No matter what role you play in manufacturing these days, one thing’s for sure: The Internet has changed the way we do business. Just look at our roles surrounding next month’s IMTS 2004.
If you’re attending the show in Chicago next month, the steps you’ll take to prepare for it are much different than those taken to prepare for IMTS 1994. Odds are, you’ll use a combination of Web sites—search engines, IMTSNET (www.IMTSNET.org), manufacturing research sites (such as MMS Online or GlobalSpec) and suppliers’ sites—to compare, research and build your short lists. You will almost certainly use those resources to revisit suppliers or technologies after the show, as well. And you may use e-mail or other online methods to solicit or share advice.
As for exhibitors and suppliers, they’ve found themselves embroiled in change—if for no other reason than that your online behaviors and options have changed so dramatically. It isn’t easy anticipating and responding to the sort of changes the Internet brings to manufacturing research, and suppliers are rushing to keep up with your appetite for information online.
But how well do manufacturing Web sites serve your needs these days—not just around events like IMTS or other trade shows, but throughout the year? What Web sites have delivered when you needed them most? How often have you gone online looking for information to support your business’ needs, only to come up short or empty-handed? And what can you do about it?

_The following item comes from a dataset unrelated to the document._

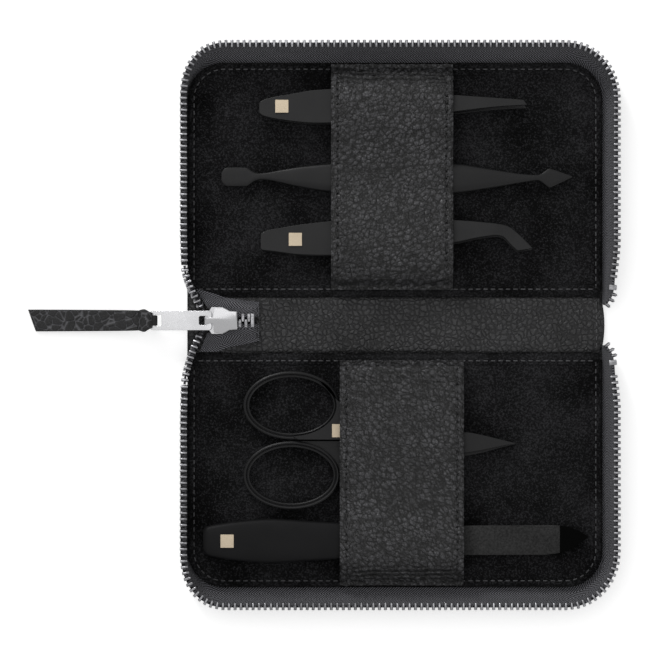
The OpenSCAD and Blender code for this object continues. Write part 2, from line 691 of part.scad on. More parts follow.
// [share of the length, sideways, half width as a share, half height as a share]
pusher_outline = [
    [0, 0, 0.2, 0.16], [0.004, 0, 0.38, 0.2], [0.01, 0, 0.53, 0.24], [0.018, 0, 0.6, 0.25],
    [0.067, 0, 0.6, 0.28], [0.075, 0, 0.55, 0.3], [0.085, 0, 0.39, 0.34],
    [0.095, 0, 0.26, 0.4], [0.106, 0.1, 0.21, 0.44], [0.127, 0.2, 0.23, 0.5],
    [0.152, 0.2, 0.33, 0.56], [0.22, 0, 0.64, 0.78], [0.31, -0.3, 0.91, 0.96],
    [0.42, -0.4, 1, 1], [0.56, -0.4, 1, 1], [0.66, -0.5, 0.97, 0.96], [0.76, -0.6, 0.65, 0.8],
    [0.85, -0.5, 0.31, 0.56], [0.9, -0.3, 0.18, 0.44], [0.91, -0.3, 0.22, 0.38],
    [0.934, -0.4, 0.6, 0.3], [0.944, -0.4, 0.57, 0.26], [0.97, -0.2, 0.33, 0.2],
    [1, 0, 0.03, 0.1]
];
module pusher() {
    translate([pusher_x, pusher_row, seat_z])
        loft([for (k = pusher_outline)
            [k[0] * pusher_length, k[1], pusher_z, k[2] * pusher_w / 2, k[3] * pusher_t / 2, 0]],
            1, 12, 0.6);
}

// Scissors: two halves that cross at a screw. The lower half lies under the upper one.
scissors_x = 1.7;
ring_x = -36.2;                         // from the pivot to the rings' middles
ring_split = 0.5;                       // gap between the two rings
layer_gap = 0.1;
ring_lift = (2 * blade_t + layer_gap - ring_h) / 2;    // centres the rings on the blades
screw_head_r = screw_r + 0.9;
screw_head_h = 0.5;
ring_steps = 40;
function ellipse(a, b) = [for (k = [0 : ring_steps - 1])
    [a * cos(360 * k / ring_steps), b * sin(360 * k / ring_steps)]];
ring_a = ring_inner_length / 2;
ring_b = ring_inner_width / 2;
ring_y = ring_b + ring_wire + ring_split / 2;
module ring() {
    translate([ring_x, ring_y, ring_lift]) linear_extrude(ring_h) difference() {
        polygon(ellipse(ring_a + ring_wire, ring_b + ring_wire));
        polygon(ellipse(ring_a, ring_b));
    }
}
shank_half = 4.6;
blade_tip_y = -0.9;
// Outline of the half whose ring lies on the +Y side
module shank_and_blade() {
    inner_x = ring_x + ring_a + ring_wire / 2;
    difference() {
        polygon(concat(
            spline([[inner_x - 2, ring_y + 5.6], [inner_x + 4, ring_y - 1.5], [-9, shank_half + 1],
                [0, shank_half], [9, 3.9], [0.5 * blade_length, 2.6], [0.8 * blade_length, 0.9],
                [blade_length, blade_tip_y]], 3),
            reversed(spline([[inner_x - 4, ring_split / 2], [-9, 0.2], [-4, -2.5], [0, -shank_half],
                [9, -5], [0.5 * blade_length, -4.5], [0.8 * blade_length, -3],
                [blade_length, blade_tip_y]], 3))
        ));
        translate([ring_x, ring_y]) polygon(ellipse(ring_a + 0.2, ring_b + 0.2));
    }
}
module scissor_half(flat_z) {
    difference() {
        union() {
            ring();
            translate([0, 0, flat_z]) linear_extrude(blade_t) shank_and_blade();
        }
        translate([0, 0, -1]) cylinder(h = 3 * blade_t, r = screw_r + pin_gap, $fn = 48);
    }
}
blades_t = 2 * blade_t + layer_gap;     // both halves where they cross
scissors_inlay_x = ring_x + ring_a + 1.7;
module on_scissors() {
    translate([scissors_x, -scissors_row, seat_z + layer_gap]) children();
}
screw_foot_z = 0.2;
module screw() {
    translate([0, 0, screw_foot_z]) cylinder(h = blades_t, r = screw_r, $fn = 48);
    translate([0, 0, blades_t + layer_gap])
        cylinder(h = screw_head_h, r = screw_head_r, $fn = 48);
}

// File: a moulded handle, a sanded blade and a glossy three-sided point
file_middle_x = 0.45;
file_x = file_middle_x - (handle_length + file_length + point_length) / 2;
handle_outline = [
    [0, 3, 0.44, 0.5], [0.02, 3, 0.66, 0.8], [0.08, 3, 0.79, 0.95], [0.28, 3, 1, 1],
    [0.46, 2.9, 0.89, 0.95], [0.6, 2.7, 0.82, 0.86], [0.8, 2.3, 0.72, 0.7], [1, 1.9, 0.68, 0.6]
];
handle_t = 5.6;
blade_level = 1.9;                      // middle of the blade above the seat
module handle() {
    translate([file_x, -file_row, seat_z])
        loft([for (k = handle_outline)
            [k[0] * handle_length, 0, k[1], k[2] * handle_w / 2, k[3] * handle_t / 2, 0]],
            3, 14, 0.55);
}
module on_blade() {
    translate([file_x + handle_length, -file_row, seat_z + blade_level - file_t / 2]) children();
}
module blade() {
    on_blade() translate([0, -file_w / 2, 0]) cube([file_length, file_w, file_t]);
}
point_tip_y = 1.2;
module point() {
    on_blade() translate([file_length, 0, 0]) linear_extrude(file_t)
        polygon([[0, -file_w / 2], [point_length, point_tip_y - 0.3],
            [point_length, point_tip_y + 0.3], [0, file_w / 2]]);
}

module cover_lower() { color("#1c1c1e") mirror([0, 1, 0]) half_cover(); }
module board_lower() { color("#6d675c") mirror([0, 1, 0]) half_board(); }
module lining_lower() { color("#131313") mirror([0, 1, 0]) half_lining(); }
module band_lower() {
    color("#232324") mirror([0, 1, 0]) half_band(band_lower_x, band_lower_w, band_lower_keys);
}
module zip_tape_lower() { color("#26272a") mirror([0, 1, 0]) half_tape(); }
module zip_teeth_lower() { color("#a8a9ab") mirror([0, 1, 0]) half_teeth(0); }
module zip_top_stop_lower() { color("#a8a9ab") mirror([0, 1, 0]) half_top_stop(); }

module cover_spine() {
    color("#1c1c1e") translate([-side_x - foot_d, -fold_v, 0])
        cube([lining_length + 2 * foot_d, spine_width, cover_t]);
}
facing_inset = 0.6;                     // from the facing's long edges to the fold lines
facing_bulge = 1.2;                     // its right end is cut to a shallow curve
module spine_facing() {
    half = fold_v - facing_inset;
    end = side_x - 0.2;
    color("#202021") translate([0, 0, cover_t]) linear_extrude(facing_t) polygon(concat(
        [[-side_x + 0.4, half], [-side_x + 0.4, -half]],
        [for (k = [0 : 8]) let (a = mix(-1, 1, k / 8))
            [end + facing_bulge * (1 - a * a), a * half]]
    ));
}
module zip_tape_end() { color("#26272a") tape_end(); }
module zip_teeth_joined() { color("#a8a9ab") joined_teeth(); }
module zip_bottom_stop() { color("#a8a9ab") bottom_stop(); }
module zip_link_tape_lower() { color("#26272a") mirror([0, 1, 0]) link_tape(-slider_y); }
module zip_link_teeth_lower() { color("#a8a9ab") mirror([0, 1, 0]) link_teeth(-slider_y); }

module cover_upper() { color("#1c1c1e") half_cover(); }
module board_upper() { color("#6d675c") half_board(); }
module lining_upper() { color("#131313") half_lining(); }
module band_upper() {
    color("#232324") half_band(band_upper_x, band_upper_w, band_upper_keys);
}
module zip_tape_upper() { color("#26272a") half_tape(); }
module zip_teeth_upper() { color("#a8a9ab") half_teeth(0.5); }
module zip_top_stop_upper() { color("#a8a9ab") half_top_stop(); }
module zip_link_tape_upper() { color("#26272a") link_tape(slider_y); }
module zip_link_teeth_upper() { color("#a8a9ab") link_teeth(slider_y); }

module slider_body() { color("#b9babc") slider_wings(); }
module slider_bridge() { color("#b9babc") bridge(); }
module pull_tab() { color("#b9babc") tab(); }
module pull_strap() { color("#1f1f20") strap(); }

module slant_tweezers_lower_arm() { color("#17181a") on_slant() slant_arm(0); }
module slant_tweezers_upper_arm() { color("#17181a") on_slant() slant_arm(1); }
module slant_tweezers_inlay() {
    color("#c9b79c") on_slant() inlay(7.5, 0, inlay_z(0.12, slant_opening));
}
module angled_tweezers_lower_arm() {
    color("#17181a") on_angled() arm(angled_outline, angled_length, angled_w, angled_opening, 0);
}
module angled_tweezers_upper_arm() {
    color("#17181a") on_angled() arm(angled_outline, angled_length, angled_w, angled_opening, 1);
}
module angled_tweezers_inlay() {
    color("#c9b79c") on_angled() inlay(11.5, 0.4, inlay_z(0.19, angled_opening));
}
module cuticle_pusher() { color("#17181a") pusher(); }
module scissors_lower_half() {
    color("#17181a") on_scissors() mirror([0, 1, 0]) scissor_half(0);
}
module scissors_screw() { color("#202124") on_scissors() screw(); }
module scissors_upper_half() {
    color("#17181a") on_scissors() scissor_half(blade_t + layer_gap);
}
module scissors_inlay() {
    color("#c9b79c") on_scissors() inlay(scissors_inlay_x, 3.2, blades_t + inlay_gap);
}
module file_handle() { color("#17181a") handle(); }
module file_blade() { color("#3b3936") blade(); }
module file_point() { color("#0c0c0d") point(); }
module file_inlay() {
    color("#c9b79c") translate([file_x, -file_row, seat_z])
        inlay(8, 0, handle_outline[0][1] + 0.97 * handle_t / 2 + inlay_gap);
}

cover_lower();
board_lower();
lining_lower();
band_lower();
zip_tape_lower();
zip_teeth_lower();
zip_top_stop_lower();
cover_spine();
spine_facing();
zip_tape_end();
zip_teeth_joined();
zip_bottom_stop();
zip_link_tape_lower();
zip_link_teeth_lower();
cover_upper();
board_upper();
lining_upper();
band_upper();
zip_tape_upper();
zip_teeth_upper();
zip_top_stop_upper();
zip_link_tape_upper();
zip_link_teeth_upper();
slider_body();
slider_bridge();
pull_tab();
pull_strap();
slant_tweezers_lower_arm();
slant_tweezers_upper_arm();
slant_tweezers_inlay();
angled_tweezers_lower_arm();
angled_tweezers_upper_arm();
angled_tweezers_inlay();
cuticle_pusher();
scissors_lower_half();
scissors_screw();
scissors_upper_half();
scissors_inlay();
file_handle();
file_blade();
file_point();
file_inlay();
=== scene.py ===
import math

import bmesh
import bpy
from bpy.props import FloatProperty, FloatVectorProperty, PointerProperty
from mathutils import Matrix, Vector, noise


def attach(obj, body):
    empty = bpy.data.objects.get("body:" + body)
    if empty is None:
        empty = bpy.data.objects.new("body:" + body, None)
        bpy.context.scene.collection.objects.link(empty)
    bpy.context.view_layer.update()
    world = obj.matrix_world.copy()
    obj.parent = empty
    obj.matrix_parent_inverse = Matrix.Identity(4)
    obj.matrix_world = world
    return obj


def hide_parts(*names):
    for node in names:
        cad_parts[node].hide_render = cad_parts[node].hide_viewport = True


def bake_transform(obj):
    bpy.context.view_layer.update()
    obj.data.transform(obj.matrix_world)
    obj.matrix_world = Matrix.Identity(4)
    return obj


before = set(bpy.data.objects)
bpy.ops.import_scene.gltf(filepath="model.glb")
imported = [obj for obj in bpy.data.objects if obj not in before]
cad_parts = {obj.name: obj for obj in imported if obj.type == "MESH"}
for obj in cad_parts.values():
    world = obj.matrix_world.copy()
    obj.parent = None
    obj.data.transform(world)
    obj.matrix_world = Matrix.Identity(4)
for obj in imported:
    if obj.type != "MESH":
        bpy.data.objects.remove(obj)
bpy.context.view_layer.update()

bl_info = {
    "name": "Manicure set case",
    "version": (1, 0, 0),
    "blender": (4, 5, 0),
    "location": "3D View > Sidebar > Case",
    "description": "Dresses the zip-around manicure case and its six tools",
    "category": "Add Mesh",
}

MM = 0.001                  # pieces are modelled in millimetres and settled in metres
SAME_PLACE = 0.002          # corners closer than this are one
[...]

Along with the other important efforts you have planned for IMTS, why not use it as an opportunity to elevate the dialogue in our industry? Take some time—just a minute—to talk to each of the companies you meet at IMTS about their Web sites. Let them know what you like about their sites, or what you don’t. Talk to the representatives and suppliers you see there about the information on manufacturing-based Web sites that serve you best. Ask them if there’s more information on their sites about whatever it is you’re discussing at the time. If you’re feeling especially generous, tell them about something you found on one of their competitor’s sites that you’ve found particularly helpful.
Manufacturing sure won’t be saved or slain by the Internet alone. But the Internet is mighty important, in that it greases the skids of communications and, when used properly, empowers us to research, learn and contact each other more efficiently. And that’s pretty darned important.
Aside from this column, how often do you get unsolicited feedback about your own site? If you’re like most people, the answer is “not very often.”
It’s the same for suppliers. They need to hear what they need to do to support you. And if they never hear it from you, then you have no room to complain when you can’t find what you’re looking for.